The lines to return are those from the one containing "post_front_left();" down to the one containing "for node in", inclusive; return them exactly and nothing else.

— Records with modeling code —
++++++

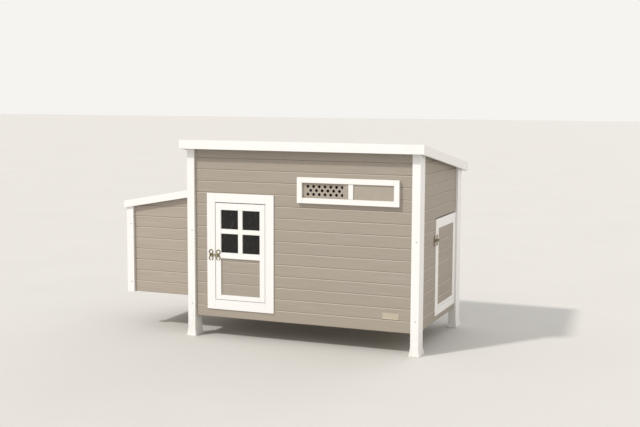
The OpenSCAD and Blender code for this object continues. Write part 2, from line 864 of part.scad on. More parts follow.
module vent_frame() {
    r = vent_l + vent_w;
    top = vent_z + vent_h;
    color(white) {
        block([vent_l, vent_y, vent_z], [vent_in_l - seam, wall_f, top]);
        block([r - vent_rim + seam, vent_y, vent_z], [r, wall_f, top]);
        difference() {
            for (z = [vent_z, top - vent_rim])
                block([vent_in_l, vent_y, z], [vent_in_l + vent_in_w, wall_f, z + vent_rim]);
            block([vent_l, shutter_y - run_play, vent_in_z - run_depth],
                [r, shutter_y + shutter_t + run_play, vent_in_z + vent_in_h + run_depth]);
            block([vent_l, grille_y - seat, vent_in_z - run_depth],
                [r, grille_y + grille_t + seat, vent_in_z + vent_in_h + run_depth]);
        }
    }
}

module vent_grille() {
    z0 = vent_in_z - run_depth + seat;
    zm = vent_in_z + vent_in_h / 2;
    color(taupe) difference() {
        block([vent_in_l + seat, grille_y, z0],
            [vent_in_l + vent_in_w - seat, grille_y + grille_t, vent_in_z + vent_in_h + run_depth - seat]);
        for (row = [-1, 0, 1]) for (k = [0:vent_cols - 1])
            translate([hole_x + (k + (row == 0 ? 0.5 : 0)) * vent_pitch, grille_y - cut, zm + row * vent_row])
                rotate([-90, 0, 0]) cylinder(h = grille_t + 2 * cut, d = vent_hole);
    }
}

module vent_shutter() {
    color(taupe) block([shutter_x, shutter_y, vent_in_z - run_depth + run_play],
        [shutter_x + shutter_w, shutter_y + shutter_t, vent_in_z + vent_in_h + run_depth - run_play]);
}

module vent_shutter_pull() {
    color(white) block([shutter_x + pull_in, shutter_y - pull_t, vent_in_z + pull_space],
        [shutter_x + pull_in + pull_w, shutter_y, vent_in_z + vent_in_h - pull_space]);
}

// ---- nest box ----

// Nest post with its corner at y0, screwed through the face at screw_y
module nest_corner(y0, screw_y, out) {
    color(white) difference() {
        intersection() {
            block([x_n, y0, nest_z - nest_post_drop], [x_n + nest_post, y0 + nest_post, roof_front_z]);
            under_lid();
        }
        for (z = nest_screw_zs) translate([x_n + screw_in, screw_y, z]) rotate([-90 * out, 0, 0])
            translate([0, 0, -cut]) cylinder(h = screw_len + cut, d = screw_shank);
    }
}
module nest_post_front() { nest_corner(nest_f, nest_f, 1); }
module nest_post_rear() { nest_corner(nest_b - nest_post, nest_b, -1); }

module nest_boards_front() {
    color(taupe) intersection() {
        translate([0, nest_wall_f, 0]) courses(x_n + nest_post, wall_l, nest_z, roof_rear_z, nest_z);
        under_lid();
    }
}
module nest_boards_rear() {
    color(taupe) intersection() {
        translate([wall_l, nest_wall_b, 0]) rotate([0, 0, 180])
            courses(0, wall_l - x_n - nest_post, nest_z, roof_rear_z, nest_z);
        under_lid();
    }
}
module nest_boards_end() {
    color(taupe) intersection() {
        translate([nest_wall_l, nest_b - nest_post, 0]) rotate([0, 0, -90])
            courses(0, nest_d - 2 * nest_post, nest_z, roof_rear_z, nest_z);
        under_lid();
    }
}

module nest_floor() {
    x0 = nest_wall_l + board_t + seat;
    color(cream) translate([0, 0, nest_floor_z]) linear_extrude(floor_t) difference() {
        translate([x0, nest_wall_f + board_t + seat])
            square([wall_l - seat - x0, nest_wall_b - nest_wall_f - 2 * board_t - 2 * seat]);
        for (y = [nest_f, nest_b - nest_post])
            translate([x_n - seat, y - seat]) square([nest_post + 2 * seat, nest_post + 2 * seat]);
    }
}

module nest_divider() {
    color(cream) intersection() {
        block([nest_wall_l + board_t + seat, nest_mid - divider_t / 2, nest_floor_top],
            [wall_l - seat, nest_mid + divider_t / 2, roof_rear_z]);
        translate([0, 0, -divider_drop]) under_lid();
    }
}

// Sloped slab over the nest box, given by its drop below the lid's top at its top and bottom
module lid_slab(x0, x1, y0, y1, top, bottom) {
    translate([0, y1, 0]) rotate([90, 0, 0]) linear_extrude(y1 - y0)
        polygon([[x0, lid_high(x0) - bottom], [x1, lid_high(x1) - bottom],
            [x1, lid_high(x1) - top], [x0, lid_high(x0) - top]]);
}
module nest_lid_panel() {
    color(white) lid_slab(lid_l + lid_edge_t + seat, lid_x, lid_f + lid_edge_t + seat,
        lid_b - lid_edge_t - seat, 0, lid_v);
}
module nest_lid_edging() {
    color(white) {
        lid_slab(lid_l, lid_x, lid_f, lid_f + lid_edge_t, 0, lid_edge_h);
        lid_slab(lid_l, lid_x, lid_b - lid_edge_t, lid_b, 0, lid_edge_h);
        lid_slab(lid_l, lid_l + lid_edge_t, lid_f + lid_edge_t + seat, lid_b - lid_edge_t - seat,
            0, lid_edge_h);
    }
}

// Ends along Y of one knuckle, a span of the hinge centred on y
function knuckle_start(y, span) = y - hinge_w / 2 + span[0] * hinge_w + knuckle_play;
function knuckle_end(y, span) = y - hinge_w / 2 + span[1] * hinge_w - knuckle_play;
module knuckle(y, span) {
    translate([lid_x, knuckle_start(y, span), hinge_z]) rotate([-90, 0, 0])
        cylinder(h = knuckle_end(y, span) - knuckle_start(y, span), r = knuckle_r);
}

// Flaps screwed to the cabin wall, with the pins riveted in their knuckles
module nest_hinge_wall_flaps() {
    color(steel) for (y = hinge_spots) {
        block([wall_l - flap_t, y - hinge_w / 2, flap_z], [wall_l, y + hinge_w / 2, hinge_z + hinge_flap]);
        for (s = wall_knuckles) {
            knuckle(y, s);
            block([lid_x, knuckle_start(y, s), hinge_z + knuckle_r - flap_t],
                [wall_l, knuckle_end(y, s), hinge_z + knuckle_r]);
            block([wall_l - flap_t, knuckle_start(y, s), hinge_z + knuckle_r - flap_t],
                [wall_l, knuckle_end(y, s), flap_z + seam]);
        }
        translate([lid_x, y - hinge_w / 2, hinge_z]) rotate([-90, 0, 0]) cylinder(h = hinge_w, r = lid_pin_r);
    }
}

// Flap on the lid's slope between two X values and two Y values
module lid_flap(x0, x1, y0, y1) {
    translate([0, y1, 0]) rotate([90, 0, 0]) linear_extrude(y1 - y0)
        polygon([[x0, lid_high(x0)], [x1, lid_high(x1)],
            [x1, lid_high(x1) + flap_t], [x0, lid_high(x0) + flap_t]]);
}

// Flaps screwed to the lid, with knuckles that turn on the pins
module nest_hinge_lid_flaps() {
    inner = lid_x - knuckle_r - flap_bend;
    color(steel) for (y = hinge_spots) difference() {
        union() {
            lid_flap(lid_x - hinge_flap - 8, inner, y - hinge_w / 2, y + hinge_w / 2);
            for (s = lid_knuckles) {
                lid_flap(inner - 1, lid_x, knuckle_start(y, s), knuckle_end(y, s));
                knuckle(y, s);
            }
        }
        translate([lid_x, y - hinge_w / 2, hinge_z]) rotate([-90, 0, 0])
            cylinder(h = hinge_w, r = lid_pin_r + pin_play);
    }
}

// ---- inside, plate and screws ----

module roost_bars() {
    color(cream) for (x = roost_xs)
        block([x - roost_w / 2, roost_y0 + cup_t + seat, roost_z],
            [x + roost_w / 2, roost_y1 - cup_t - seat, roost_z + roost_h]);
}
module roost_cups() {
    color(white) for (x = roost_xs) for (side = [0, 1]) {
        y0 = side == 0 ? roost_y0 : roost_y1 - cup_l;
        in0 = side == 0 ? y0 + cup_t : y0 - cut;
        in1 = side == 0 ? y0 + cup_l + cut : y0 + cup_l - cup_t;
        difference() {
            block([x - roost_w / 2 - cup_t, y0, roost_z - cup_t],
                [x + roost_w / 2 + cup_t, y0 + cup_l, roost_z + roost_h]);
            block([x - roost_w / 2 - seat, in0, roost_z - seat],
                [x + roost_w / 2 + seat, in1, roost_z + roost_h + cut]);
        }
    }
}

module blank_plate() {
    x0 = vent_r - badge_w;
    z0 = wall_bottom + badge_up;
    color(white) difference() {
        block([x0, wall_f - badge_t, z0], [vent_r, wall_f, z0 + badge_h]);
        block([x0 + badge_rim, wall_f - badge_t - cut, z0 + badge_rim],
            [vent_r - badge_rim, wall_f - badge_t + badge_sunk, z0 + badge_h - badge_rim]);
    }
}

// A button-headed screw whose head seats on a face at y, pointing into +Y for out = 1
module frame_screw(x, y, z, out) {
    translate([x, y, z]) rotate([-90 * out, 0, 0]) {
        translate([0, 0, -screw_head]) cylinder(h = screw_head, d = screw_d);
        cylinder(h = screw_len - 1, d = screw_shank);
    }
}
module frame_screws() {
    color(steel) {
        for (z = screw_zs) for (x = [x_l + screw_in, right_screw_x]) {
            frame_screw(x, y_f, z, 1);
            frame_screw(x, y_b, z, -1);
        }
        for (z = nest_screw_zs) {
            frame_screw(x_n + screw_in, nest_f, z, 1);
            frame_screw(x_n + screw_in, nest_b, z, -1);
        }
    }
}

post_front_left();
post_front_right();
post_rear_left();
post_rear_right();
foot_front_left();
foot_front_right();
foot_rear_left();
foot_rear_right();
front_boards();
rear_boards();
right_boards();
left_boards();
sill_rail_front();
sill_rail_rear();
sill_rail_left();
sill_rail_right();
top_rails();
floor_panel();
floor_bearers();
roof_rafters();
roof_boards();
roof_fascia_front();
roof_fascia_rear();
roof_fascia_left();
roof_fascia_right();
front_door_casing();
front_door_frame();
front_door_window_bars();
front_door_panes();
front_door_boards();
front_door_pins();
front_latch_keeper();
front_latch_plate();
front_latch_arm();
side_door_pivot_blocks();
side_door_frame();
side_door_boards();
side_door_pins();
side_latch_keeper();
side_latch_plate();
side_latch_arm();
vent_frame();
vent_grille();
vent_shutter();
vent_shutter_pull();
nest_post_front();
nest_post_rear();
nest_boards_front();
nest_boards_rear();
nest_boards_end();
nest_floor();
nest_divider();
nest_lid_panel();
nest_lid_edging();
nest_hinge_wall_flaps();
nest_hinge_lid_flaps();
roost_bars();
roost_cups();
blank_plate();
frame_screws();
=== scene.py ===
"""Finish of a raised composite-board chicken coop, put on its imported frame."""

import math

import bmesh
import bpy
from mathutils import Matrix, Vector


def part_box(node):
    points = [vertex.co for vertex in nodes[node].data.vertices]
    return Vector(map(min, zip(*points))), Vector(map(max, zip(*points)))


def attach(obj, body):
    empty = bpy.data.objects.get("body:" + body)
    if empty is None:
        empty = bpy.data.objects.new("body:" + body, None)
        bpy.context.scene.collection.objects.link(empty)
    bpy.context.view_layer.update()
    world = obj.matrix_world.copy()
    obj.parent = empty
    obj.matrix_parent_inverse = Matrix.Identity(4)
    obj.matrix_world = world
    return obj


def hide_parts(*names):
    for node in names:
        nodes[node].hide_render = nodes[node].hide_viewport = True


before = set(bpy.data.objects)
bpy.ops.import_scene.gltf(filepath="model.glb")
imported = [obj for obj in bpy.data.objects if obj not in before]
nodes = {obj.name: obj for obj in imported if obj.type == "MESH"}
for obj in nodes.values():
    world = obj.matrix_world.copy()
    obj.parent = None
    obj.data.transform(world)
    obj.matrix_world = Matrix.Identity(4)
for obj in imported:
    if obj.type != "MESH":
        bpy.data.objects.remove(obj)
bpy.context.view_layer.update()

MM = 0.001

# boards: the height that each covers, its bevelled edge, and where the lowest one starts
BOARD_PITCH = 67 * MM
LIP = 3.4 * MM
CABIN_BOARDS_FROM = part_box("front_boards")[0].z
NEST_BOARDS_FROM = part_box("nest_boards_front")[0].z
# more boards than stand over each other on any wall
MOST_BOARDS = 20.0

# board skins: light and dark streaks, and a warmer cloud; the nest skin is painted paler, as
# painted light, because the nest box is out of the eaves' shade
CABIN_SKIN = ("a39b90", "938a80", "9f9485")
NEST_SKIN_PAINTED_LIGHTER = ("aca296", "9c9187", "a89b8b")
# painted highlight on each board's upward top edge, and painted shade on each board's downward
# lower edge
PAINTED_LIP_HIGHLIGHT = "ccc4b8"
GROOVE_PAINTED_SHADE = "665a4c"

# trim skins: light and dark lines, and a cloud; rain leaves a film on the roof and the nest lid
CLEAN_TRIM = ("e9e9e9", "e4e4e3", "e6e4df")
WEATHERED_TRIM = ("d6d6d4", "cfcfcc", "c6c4bd")
SOIL = "9c8e76"

# triangles' corners nearer than this are one corner, and corners nearer than AT_END to the
# end of a box are at that end
JOIN_WITHIN = 0.01 * MM
AT_END = 0.1 * MM

# edges that turn more than this are rounded, and those that then still turn more than
# SHARP_TURN are shaded sharp
ROUNDED_TURN = math.radians(35)
SHARP_TURN = math.radians(30)
ROUNDING_STEPS = 2

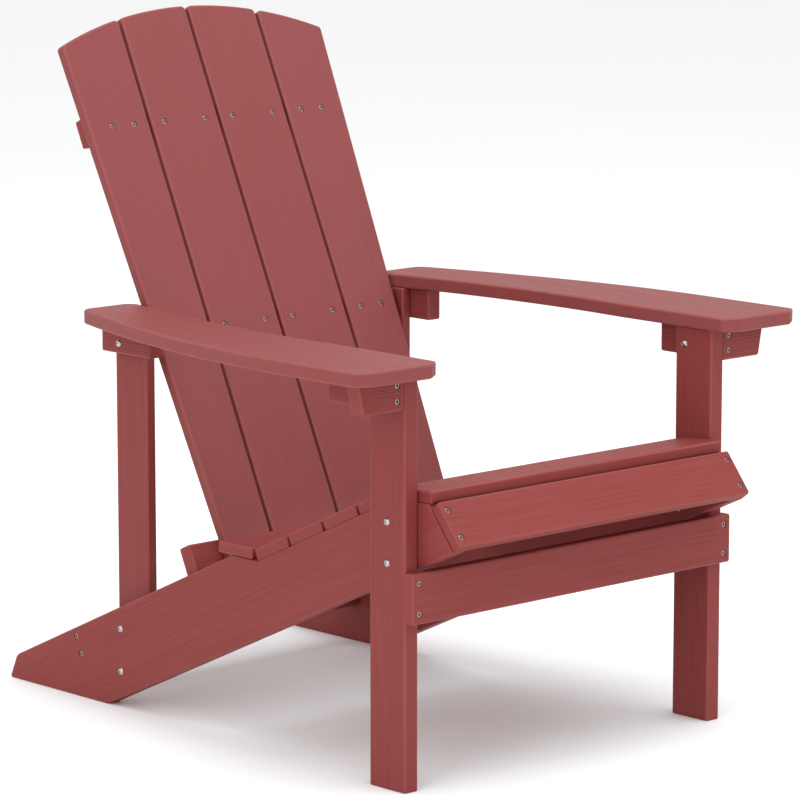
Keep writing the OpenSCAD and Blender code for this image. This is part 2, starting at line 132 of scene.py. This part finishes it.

++++++

— REPLY —
post_front_left();
post_front_right();
post_rear_left();
post_rear_right();
foot_front_left();
foot_front_right();
foot_rear_left();
foot_rear_right();
front_boards();
rear_boards();
right_boards();
left_boards();
sill_rail_front();
sill_rail_rear();
sill_rail_left();
sill_rail_right();
top_rails();
floor_panel();
floor_bearers();
roof_rafters();
roof_boards();
roof_fascia_front();
roof_fascia_rear();
roof_fascia_left();
roof_fascia_right();
front_door_casing();
front_door_frame();
front_door_window_bars();
front_door_panes();
front_door_boards();
front_door_pins();
front_latch_keeper();
front_latch_plate();
front_latch_arm();
side_door_pivot_blocks();
side_door_frame();
side_door_boards();
side_door_pins();
side_latch_keeper();
side_latch_plate();
side_latch_arm();
vent_frame();
vent_grille();
vent_shutter();
vent_shutter_pull();
nest_post_front();
nest_post_rear();
nest_boards_front();
nest_boards_rear();
nest_boards_end();
nest_floor();
nest_divider();
nest_lid_panel();
nest_lid_edging();
nest_hinge_wall_flaps();
nest_hinge_lid_flaps();
roost_bars();
roost_cups();
blank_plate();
frame_screws();
=== scene.py ===
"""Finish of a raised composite-board chicken coop, put on its imported frame."""

import math

import bmesh
import bpy
from mathutils import Matrix, Vector


def part_box(node):
    points = [vertex.co for vertex in nodes[node].data.vertices]
    return Vector(map(min, zip(*points))), Vector(map(max, zip(*points)))


def attach(obj, body):
    empty = bpy.data.objects.get("body:" + body)
    if empty is None:
        empty = bpy.data.objects.new("body:" + body, None)
        bpy.context.scene.collection.objects.link(empty)
    bpy.context.view_layer.update()
    world = obj.matrix_world.copy()
    obj.parent = empty
    obj.matrix_parent_inverse = Matrix.Identity(4)
    obj.matrix_world = world
    return obj


def hide_parts(*names):
    for node in names:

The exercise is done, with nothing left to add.